*Stated goal*. Copy out every line containing the word "scene".

*Data block*.
┌────────
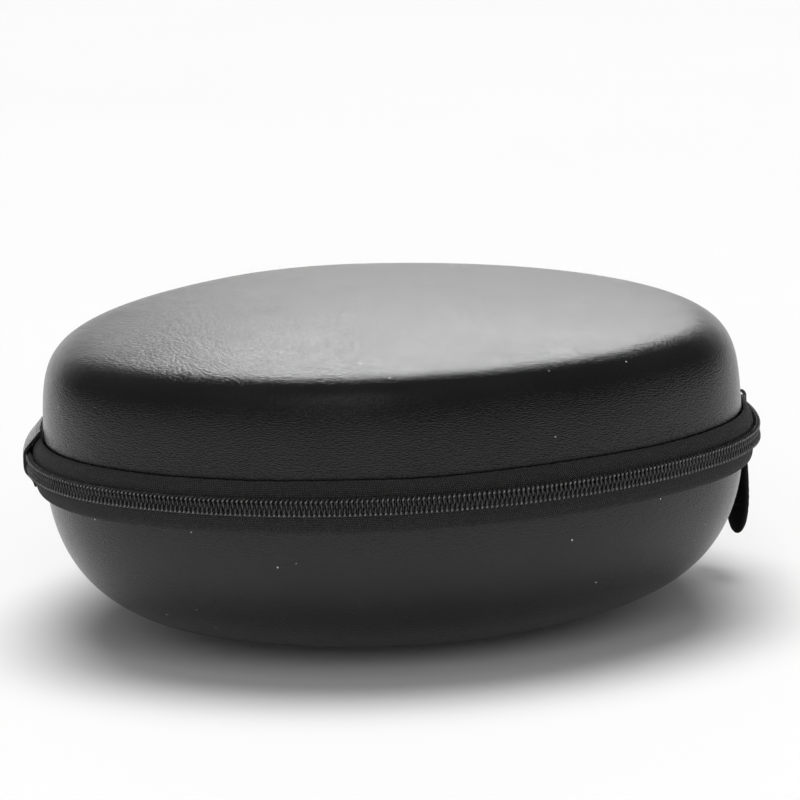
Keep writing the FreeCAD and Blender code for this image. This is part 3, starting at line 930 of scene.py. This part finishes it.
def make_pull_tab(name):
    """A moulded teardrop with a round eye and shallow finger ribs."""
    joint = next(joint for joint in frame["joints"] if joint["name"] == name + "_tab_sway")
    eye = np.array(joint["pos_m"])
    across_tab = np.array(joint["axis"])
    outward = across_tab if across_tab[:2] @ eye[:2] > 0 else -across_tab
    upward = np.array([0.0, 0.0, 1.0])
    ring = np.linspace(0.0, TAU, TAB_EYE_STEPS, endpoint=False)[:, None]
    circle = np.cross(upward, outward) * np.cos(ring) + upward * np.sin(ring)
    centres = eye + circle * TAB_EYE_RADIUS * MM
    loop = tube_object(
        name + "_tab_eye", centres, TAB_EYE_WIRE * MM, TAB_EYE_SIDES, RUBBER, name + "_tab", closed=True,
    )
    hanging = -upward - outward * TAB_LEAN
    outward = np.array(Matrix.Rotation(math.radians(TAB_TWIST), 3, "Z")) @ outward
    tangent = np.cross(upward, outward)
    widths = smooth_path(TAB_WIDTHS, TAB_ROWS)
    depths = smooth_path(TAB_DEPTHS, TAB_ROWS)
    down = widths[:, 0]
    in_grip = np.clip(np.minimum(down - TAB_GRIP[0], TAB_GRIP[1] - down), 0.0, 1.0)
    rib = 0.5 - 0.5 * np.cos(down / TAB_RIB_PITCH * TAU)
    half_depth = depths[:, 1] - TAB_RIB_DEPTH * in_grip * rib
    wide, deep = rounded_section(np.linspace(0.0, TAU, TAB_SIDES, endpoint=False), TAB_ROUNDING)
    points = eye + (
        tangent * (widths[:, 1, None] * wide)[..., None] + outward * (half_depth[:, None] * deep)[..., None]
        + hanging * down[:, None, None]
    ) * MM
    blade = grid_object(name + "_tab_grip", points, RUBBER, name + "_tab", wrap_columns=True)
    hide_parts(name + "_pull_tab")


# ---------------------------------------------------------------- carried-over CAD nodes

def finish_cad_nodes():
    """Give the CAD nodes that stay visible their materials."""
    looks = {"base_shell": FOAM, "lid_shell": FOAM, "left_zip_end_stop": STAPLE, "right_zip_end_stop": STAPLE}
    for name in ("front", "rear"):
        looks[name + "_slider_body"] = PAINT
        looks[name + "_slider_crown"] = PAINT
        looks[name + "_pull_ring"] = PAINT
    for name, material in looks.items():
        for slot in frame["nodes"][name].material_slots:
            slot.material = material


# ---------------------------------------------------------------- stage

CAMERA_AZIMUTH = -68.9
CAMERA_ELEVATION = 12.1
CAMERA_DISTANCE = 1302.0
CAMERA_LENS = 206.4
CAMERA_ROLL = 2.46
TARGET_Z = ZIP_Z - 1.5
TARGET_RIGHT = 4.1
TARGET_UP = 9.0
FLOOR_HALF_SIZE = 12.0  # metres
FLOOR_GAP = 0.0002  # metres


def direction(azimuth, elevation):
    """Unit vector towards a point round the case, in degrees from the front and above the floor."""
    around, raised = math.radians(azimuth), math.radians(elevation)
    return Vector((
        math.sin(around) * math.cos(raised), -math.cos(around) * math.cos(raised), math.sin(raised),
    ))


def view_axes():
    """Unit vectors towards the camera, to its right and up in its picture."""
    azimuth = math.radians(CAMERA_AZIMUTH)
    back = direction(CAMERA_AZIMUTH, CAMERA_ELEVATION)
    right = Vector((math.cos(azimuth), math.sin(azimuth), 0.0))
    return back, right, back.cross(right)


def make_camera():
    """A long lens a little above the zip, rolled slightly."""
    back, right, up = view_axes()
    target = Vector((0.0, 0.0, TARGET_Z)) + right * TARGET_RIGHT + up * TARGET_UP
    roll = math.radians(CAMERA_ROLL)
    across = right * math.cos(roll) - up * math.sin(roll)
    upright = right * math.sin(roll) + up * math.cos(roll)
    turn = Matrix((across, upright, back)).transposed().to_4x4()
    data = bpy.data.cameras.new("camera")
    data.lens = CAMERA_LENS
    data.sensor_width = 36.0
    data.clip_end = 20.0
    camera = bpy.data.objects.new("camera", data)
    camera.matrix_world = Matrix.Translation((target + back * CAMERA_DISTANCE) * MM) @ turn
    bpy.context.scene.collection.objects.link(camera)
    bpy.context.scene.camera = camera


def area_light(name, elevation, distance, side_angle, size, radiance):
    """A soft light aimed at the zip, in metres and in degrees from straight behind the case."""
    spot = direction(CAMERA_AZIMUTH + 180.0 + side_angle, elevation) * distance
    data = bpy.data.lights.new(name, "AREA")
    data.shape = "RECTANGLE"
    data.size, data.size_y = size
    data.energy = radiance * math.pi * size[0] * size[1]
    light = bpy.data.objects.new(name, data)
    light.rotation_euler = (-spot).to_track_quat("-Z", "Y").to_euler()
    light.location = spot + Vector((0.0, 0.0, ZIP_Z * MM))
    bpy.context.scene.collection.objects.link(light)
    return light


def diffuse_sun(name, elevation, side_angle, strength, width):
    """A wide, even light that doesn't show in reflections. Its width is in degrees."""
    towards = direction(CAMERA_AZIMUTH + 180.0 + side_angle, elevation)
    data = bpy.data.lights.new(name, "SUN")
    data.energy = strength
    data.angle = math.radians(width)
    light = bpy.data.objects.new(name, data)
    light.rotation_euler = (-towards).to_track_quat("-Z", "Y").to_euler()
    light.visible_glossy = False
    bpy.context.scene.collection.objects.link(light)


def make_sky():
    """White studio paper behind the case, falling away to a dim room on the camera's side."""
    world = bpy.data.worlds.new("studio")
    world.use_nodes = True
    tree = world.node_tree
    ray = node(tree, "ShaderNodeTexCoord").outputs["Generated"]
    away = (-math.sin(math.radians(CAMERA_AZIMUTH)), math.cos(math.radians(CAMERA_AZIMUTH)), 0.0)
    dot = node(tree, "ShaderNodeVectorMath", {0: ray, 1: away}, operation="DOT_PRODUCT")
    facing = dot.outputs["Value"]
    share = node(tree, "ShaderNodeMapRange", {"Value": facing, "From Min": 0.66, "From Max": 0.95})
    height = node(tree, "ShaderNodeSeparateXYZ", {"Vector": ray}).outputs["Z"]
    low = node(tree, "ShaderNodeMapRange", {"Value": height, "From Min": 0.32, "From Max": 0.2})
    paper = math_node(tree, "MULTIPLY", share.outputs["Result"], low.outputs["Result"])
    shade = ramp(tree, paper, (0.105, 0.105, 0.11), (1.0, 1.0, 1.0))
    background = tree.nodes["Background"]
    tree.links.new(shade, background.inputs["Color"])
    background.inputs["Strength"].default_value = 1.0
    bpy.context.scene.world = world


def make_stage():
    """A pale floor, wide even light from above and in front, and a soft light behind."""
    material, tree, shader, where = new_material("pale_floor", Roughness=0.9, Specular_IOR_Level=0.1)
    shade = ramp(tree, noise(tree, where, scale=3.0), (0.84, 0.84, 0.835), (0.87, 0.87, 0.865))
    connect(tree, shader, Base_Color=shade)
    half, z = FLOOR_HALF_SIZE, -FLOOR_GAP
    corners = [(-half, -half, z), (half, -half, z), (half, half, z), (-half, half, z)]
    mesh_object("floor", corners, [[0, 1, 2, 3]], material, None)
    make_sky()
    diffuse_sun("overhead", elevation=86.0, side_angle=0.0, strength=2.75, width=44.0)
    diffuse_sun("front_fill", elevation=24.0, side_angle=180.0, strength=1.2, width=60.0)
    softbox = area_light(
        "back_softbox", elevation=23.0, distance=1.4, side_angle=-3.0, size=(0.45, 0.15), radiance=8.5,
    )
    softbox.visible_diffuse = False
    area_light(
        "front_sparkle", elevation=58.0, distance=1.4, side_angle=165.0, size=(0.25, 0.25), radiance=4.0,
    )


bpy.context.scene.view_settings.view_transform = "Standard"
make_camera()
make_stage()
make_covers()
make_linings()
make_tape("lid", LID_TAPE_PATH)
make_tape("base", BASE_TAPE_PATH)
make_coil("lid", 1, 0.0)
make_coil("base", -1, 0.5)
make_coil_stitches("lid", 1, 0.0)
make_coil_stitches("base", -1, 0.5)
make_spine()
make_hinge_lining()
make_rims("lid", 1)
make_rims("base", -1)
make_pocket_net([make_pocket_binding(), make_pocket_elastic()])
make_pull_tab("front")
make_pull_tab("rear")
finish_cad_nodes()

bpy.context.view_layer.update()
└────────
*In response*.
Keep writing the FreeCAD and Blender code for this image. This is part 3, starting at line 930 of scene.py. This part finishes it.
    bpy.context.scene.collection.objects.link(camera)
    bpy.context.scene.camera = camera
    bpy.context.scene.collection.objects.link(light)
    bpy.context.scene.collection.objects.link(light)
    bpy.context.scene.world = world
bpy.context.scene.view_settings.view_transform = "Standard"